Part 2: The Datatable
In the previous article, we talked about the different tables contained in the NTDS database of Active Directory. Among these, the most interesting and important table in terms of content is called the datatable. It contains user data, group data, machine data, trust relationships, etc. It is the information contained in this table that is returned in LDAP queries.
The objective of this article is therefore to present this data structure, so that in our upcoming articles, we can go into more detail on the content.
Each Active Directory object has a row in the datatable, and a row can have several thousand columns (attributes or properties). This very large number comes from the schema extension mechanism, which allows adding columns for specific objects following the installation of a new Active Directory-compatible service or a schema version upgrade. For example, when an Exchange server is installed in a company, new specific columns will be added to the datatable and will be used only by Exchange objects. The fields of these columns will be empty for other objects.
The large number of columns is one of the reasons that forced Microsoft not to use classic relational databases. Indeed, databases like PosgresSql (1) are limited to 1600 columns and 1024 for SQLServer (2).

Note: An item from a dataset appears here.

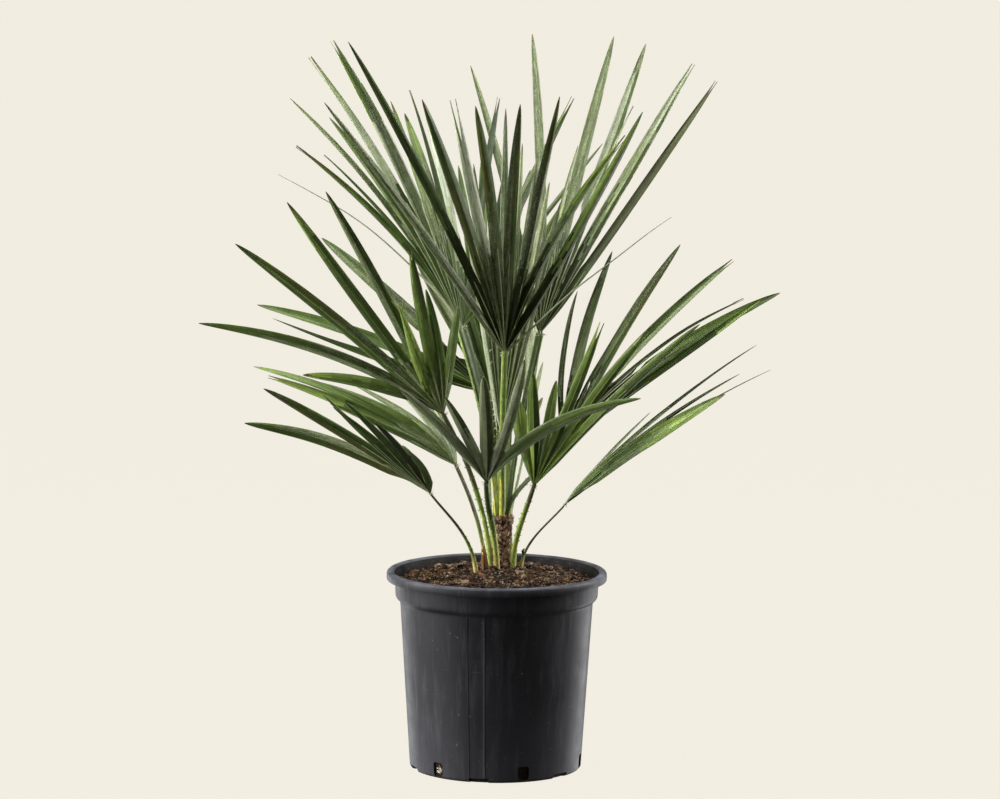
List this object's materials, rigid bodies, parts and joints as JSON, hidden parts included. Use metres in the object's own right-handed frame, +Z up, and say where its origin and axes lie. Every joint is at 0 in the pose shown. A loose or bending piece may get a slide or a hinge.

Note: In the context of our Active Directory audits through our IAMBuster solution, the number of columns in the datatable oscillates between 1400 for functional level 2008 R2 and 3500 for functional level 2016. Indeed, Microsoft updates the schema with each new version of Windows Server (3).
Note : In the context of our Active Directory audits through our IAMBuster solution, the number of columns in the datatable oscillates between 1400 for functional level 2008 R2 and 3500 for functional level 2016. Indeed, Microsoft updates the schema with each new version of Windows Server (3).
The names of the datatable columns are not understandable by a human being. They are formed as follows:
A prefix “ATT” + a letter (indicating the data type) + a numerical identifier (the attribute ID)
The letter indicates the type of data stored (4):
- j: 4-byte integer (JET_coltyp.Long)
- q / l: 8-byte signed integer (usually timestamps) (JET_coltyp.Currency)
- m: string of characters (JET_coltyp.LongText)
- k / r: Binary (JET_coltyp.LongBinary) etc.
To be able to understand what data is stored in each column, the process is not trivial but easily automatable. This process had already been documented about ten years ago by researchers from ANSSI (5).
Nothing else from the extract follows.